JSON records of objects
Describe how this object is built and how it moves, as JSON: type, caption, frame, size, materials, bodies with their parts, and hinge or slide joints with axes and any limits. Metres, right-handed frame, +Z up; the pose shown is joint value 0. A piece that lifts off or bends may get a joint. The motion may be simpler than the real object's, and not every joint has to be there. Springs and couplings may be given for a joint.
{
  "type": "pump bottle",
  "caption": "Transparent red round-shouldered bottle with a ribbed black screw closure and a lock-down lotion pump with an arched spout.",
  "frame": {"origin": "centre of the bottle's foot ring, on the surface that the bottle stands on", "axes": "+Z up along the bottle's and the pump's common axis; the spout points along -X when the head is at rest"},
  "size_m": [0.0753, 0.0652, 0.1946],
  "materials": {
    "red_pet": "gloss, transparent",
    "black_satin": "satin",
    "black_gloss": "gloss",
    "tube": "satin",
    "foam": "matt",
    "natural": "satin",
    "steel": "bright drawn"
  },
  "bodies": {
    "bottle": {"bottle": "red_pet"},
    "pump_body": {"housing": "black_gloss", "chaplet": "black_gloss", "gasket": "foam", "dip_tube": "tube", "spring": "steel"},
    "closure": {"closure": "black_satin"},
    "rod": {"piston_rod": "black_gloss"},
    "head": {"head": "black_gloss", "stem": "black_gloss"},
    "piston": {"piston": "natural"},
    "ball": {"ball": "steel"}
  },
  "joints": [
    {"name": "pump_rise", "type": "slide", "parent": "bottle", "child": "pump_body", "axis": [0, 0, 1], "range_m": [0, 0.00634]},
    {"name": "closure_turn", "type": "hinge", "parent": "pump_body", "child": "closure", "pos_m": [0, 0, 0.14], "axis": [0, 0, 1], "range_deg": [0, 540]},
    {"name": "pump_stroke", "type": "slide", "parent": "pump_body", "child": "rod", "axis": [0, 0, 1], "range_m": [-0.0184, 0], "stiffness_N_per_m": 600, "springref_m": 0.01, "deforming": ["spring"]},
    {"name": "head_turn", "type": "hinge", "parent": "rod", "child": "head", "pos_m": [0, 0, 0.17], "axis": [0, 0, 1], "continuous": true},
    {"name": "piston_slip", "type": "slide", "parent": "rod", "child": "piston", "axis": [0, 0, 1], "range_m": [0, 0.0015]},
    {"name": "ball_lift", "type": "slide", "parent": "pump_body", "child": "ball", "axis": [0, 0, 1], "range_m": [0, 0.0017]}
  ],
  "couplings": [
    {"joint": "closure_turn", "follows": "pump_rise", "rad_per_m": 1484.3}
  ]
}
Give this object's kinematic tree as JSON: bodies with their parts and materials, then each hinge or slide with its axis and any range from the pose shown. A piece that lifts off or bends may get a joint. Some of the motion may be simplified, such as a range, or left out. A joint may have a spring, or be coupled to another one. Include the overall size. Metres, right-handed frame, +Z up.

==

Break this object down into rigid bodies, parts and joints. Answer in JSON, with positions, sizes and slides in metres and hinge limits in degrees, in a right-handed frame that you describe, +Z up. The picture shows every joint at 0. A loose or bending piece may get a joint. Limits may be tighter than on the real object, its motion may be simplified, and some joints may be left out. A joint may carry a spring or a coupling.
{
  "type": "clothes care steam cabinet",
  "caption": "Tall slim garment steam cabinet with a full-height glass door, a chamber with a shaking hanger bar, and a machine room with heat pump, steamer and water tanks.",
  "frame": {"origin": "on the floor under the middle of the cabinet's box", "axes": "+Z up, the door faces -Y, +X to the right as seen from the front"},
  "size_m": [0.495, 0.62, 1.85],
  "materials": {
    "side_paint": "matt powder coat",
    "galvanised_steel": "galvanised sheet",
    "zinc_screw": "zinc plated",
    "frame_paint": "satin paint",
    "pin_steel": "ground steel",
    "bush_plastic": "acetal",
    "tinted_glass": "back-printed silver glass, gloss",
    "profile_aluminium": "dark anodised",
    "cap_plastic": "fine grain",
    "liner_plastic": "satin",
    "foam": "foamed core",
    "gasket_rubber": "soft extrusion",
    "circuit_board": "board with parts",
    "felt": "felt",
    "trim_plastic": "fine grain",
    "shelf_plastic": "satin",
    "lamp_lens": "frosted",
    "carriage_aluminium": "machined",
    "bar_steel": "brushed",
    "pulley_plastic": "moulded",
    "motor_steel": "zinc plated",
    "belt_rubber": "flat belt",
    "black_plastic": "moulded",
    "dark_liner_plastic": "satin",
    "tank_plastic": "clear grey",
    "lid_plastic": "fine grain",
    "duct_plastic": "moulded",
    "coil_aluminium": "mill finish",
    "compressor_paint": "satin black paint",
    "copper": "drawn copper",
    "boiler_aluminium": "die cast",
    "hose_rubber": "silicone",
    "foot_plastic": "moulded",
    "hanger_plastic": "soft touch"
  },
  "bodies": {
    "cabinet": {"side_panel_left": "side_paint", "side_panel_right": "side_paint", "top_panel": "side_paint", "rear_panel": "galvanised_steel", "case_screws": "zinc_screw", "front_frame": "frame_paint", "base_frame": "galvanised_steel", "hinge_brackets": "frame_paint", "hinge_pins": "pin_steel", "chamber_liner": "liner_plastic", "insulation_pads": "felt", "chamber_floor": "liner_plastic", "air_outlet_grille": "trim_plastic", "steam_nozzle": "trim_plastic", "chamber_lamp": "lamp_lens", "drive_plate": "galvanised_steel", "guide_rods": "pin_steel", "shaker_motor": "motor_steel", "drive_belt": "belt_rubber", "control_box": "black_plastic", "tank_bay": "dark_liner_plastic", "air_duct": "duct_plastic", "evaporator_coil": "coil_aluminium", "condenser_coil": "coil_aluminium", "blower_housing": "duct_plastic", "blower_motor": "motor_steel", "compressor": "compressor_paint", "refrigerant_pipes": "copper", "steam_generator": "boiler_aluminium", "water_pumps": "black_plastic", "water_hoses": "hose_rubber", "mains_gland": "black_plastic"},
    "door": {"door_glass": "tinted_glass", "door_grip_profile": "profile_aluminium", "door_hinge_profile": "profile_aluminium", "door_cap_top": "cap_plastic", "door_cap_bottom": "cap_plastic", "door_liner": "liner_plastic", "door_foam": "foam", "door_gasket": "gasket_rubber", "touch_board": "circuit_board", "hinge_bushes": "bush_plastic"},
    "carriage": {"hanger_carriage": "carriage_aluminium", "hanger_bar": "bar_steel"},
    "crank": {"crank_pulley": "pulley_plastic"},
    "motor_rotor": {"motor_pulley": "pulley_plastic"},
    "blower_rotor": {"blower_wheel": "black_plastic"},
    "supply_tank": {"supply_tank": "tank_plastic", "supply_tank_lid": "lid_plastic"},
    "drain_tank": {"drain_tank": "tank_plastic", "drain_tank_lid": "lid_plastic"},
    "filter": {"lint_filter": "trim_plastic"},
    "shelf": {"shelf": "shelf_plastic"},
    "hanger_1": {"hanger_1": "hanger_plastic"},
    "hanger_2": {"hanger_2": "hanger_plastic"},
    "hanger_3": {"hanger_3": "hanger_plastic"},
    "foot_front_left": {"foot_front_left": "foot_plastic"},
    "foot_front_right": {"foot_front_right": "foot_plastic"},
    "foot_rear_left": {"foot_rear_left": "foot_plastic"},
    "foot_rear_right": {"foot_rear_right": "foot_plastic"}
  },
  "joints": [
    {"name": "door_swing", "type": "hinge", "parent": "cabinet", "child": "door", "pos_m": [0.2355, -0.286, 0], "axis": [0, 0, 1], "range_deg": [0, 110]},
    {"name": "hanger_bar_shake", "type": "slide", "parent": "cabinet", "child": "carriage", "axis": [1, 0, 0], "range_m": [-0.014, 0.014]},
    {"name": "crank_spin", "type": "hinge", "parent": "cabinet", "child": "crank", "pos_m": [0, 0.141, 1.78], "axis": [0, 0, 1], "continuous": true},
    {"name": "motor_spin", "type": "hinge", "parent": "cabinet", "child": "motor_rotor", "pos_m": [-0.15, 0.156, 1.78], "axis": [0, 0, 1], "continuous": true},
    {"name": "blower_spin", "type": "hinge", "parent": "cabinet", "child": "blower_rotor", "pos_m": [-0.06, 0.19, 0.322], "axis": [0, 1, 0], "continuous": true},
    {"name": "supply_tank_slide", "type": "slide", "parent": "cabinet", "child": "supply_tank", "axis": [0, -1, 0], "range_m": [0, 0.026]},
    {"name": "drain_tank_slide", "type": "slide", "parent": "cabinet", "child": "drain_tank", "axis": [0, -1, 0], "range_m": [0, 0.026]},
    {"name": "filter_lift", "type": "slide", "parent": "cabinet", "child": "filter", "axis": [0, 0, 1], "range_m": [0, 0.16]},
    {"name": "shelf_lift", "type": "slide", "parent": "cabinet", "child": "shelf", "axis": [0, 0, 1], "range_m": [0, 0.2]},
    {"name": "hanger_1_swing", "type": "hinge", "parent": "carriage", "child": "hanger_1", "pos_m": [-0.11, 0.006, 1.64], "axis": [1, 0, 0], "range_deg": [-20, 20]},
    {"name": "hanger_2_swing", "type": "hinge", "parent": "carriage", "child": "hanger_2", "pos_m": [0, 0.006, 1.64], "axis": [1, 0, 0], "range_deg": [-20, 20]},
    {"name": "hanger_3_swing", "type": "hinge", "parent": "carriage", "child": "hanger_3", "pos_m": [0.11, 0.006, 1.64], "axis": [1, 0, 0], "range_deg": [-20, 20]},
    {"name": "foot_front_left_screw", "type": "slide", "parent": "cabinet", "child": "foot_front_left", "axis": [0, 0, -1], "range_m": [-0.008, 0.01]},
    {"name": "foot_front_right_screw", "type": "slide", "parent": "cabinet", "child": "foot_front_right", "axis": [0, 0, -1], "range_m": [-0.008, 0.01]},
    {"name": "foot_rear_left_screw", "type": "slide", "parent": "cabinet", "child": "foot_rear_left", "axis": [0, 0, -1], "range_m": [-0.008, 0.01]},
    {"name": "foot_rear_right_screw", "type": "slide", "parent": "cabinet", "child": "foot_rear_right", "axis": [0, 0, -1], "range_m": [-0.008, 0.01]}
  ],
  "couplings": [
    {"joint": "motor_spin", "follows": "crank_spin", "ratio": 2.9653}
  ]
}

SHORT TASK ::
Copy each line of the data above that holds "caption".

THE COMPLETED TASK ::
Describe how this object is built and how it moves, as JSON: type, caption, frame, size, materials, bodies with their parts, and hinge or slide joints with axes and any limits. Metres, right-handed frame, +Z up; the pose shown is joint value 0. A piece that lifts off or bends may get a joint. The motion may be simpler than the real object's, and not every joint has to be there. Springs and couplings may be given for a joint.
  "caption": "Transparent red round-shouldered bottle with a ribbed black screw closure and a lock-down lotion pump with an arched spout.",
  "caption": "Tall slim garment steam cabinet with a full-height glass door, a chamber with a shaking hanger bar, and a machine room with heat pump, steamer and water tanks.",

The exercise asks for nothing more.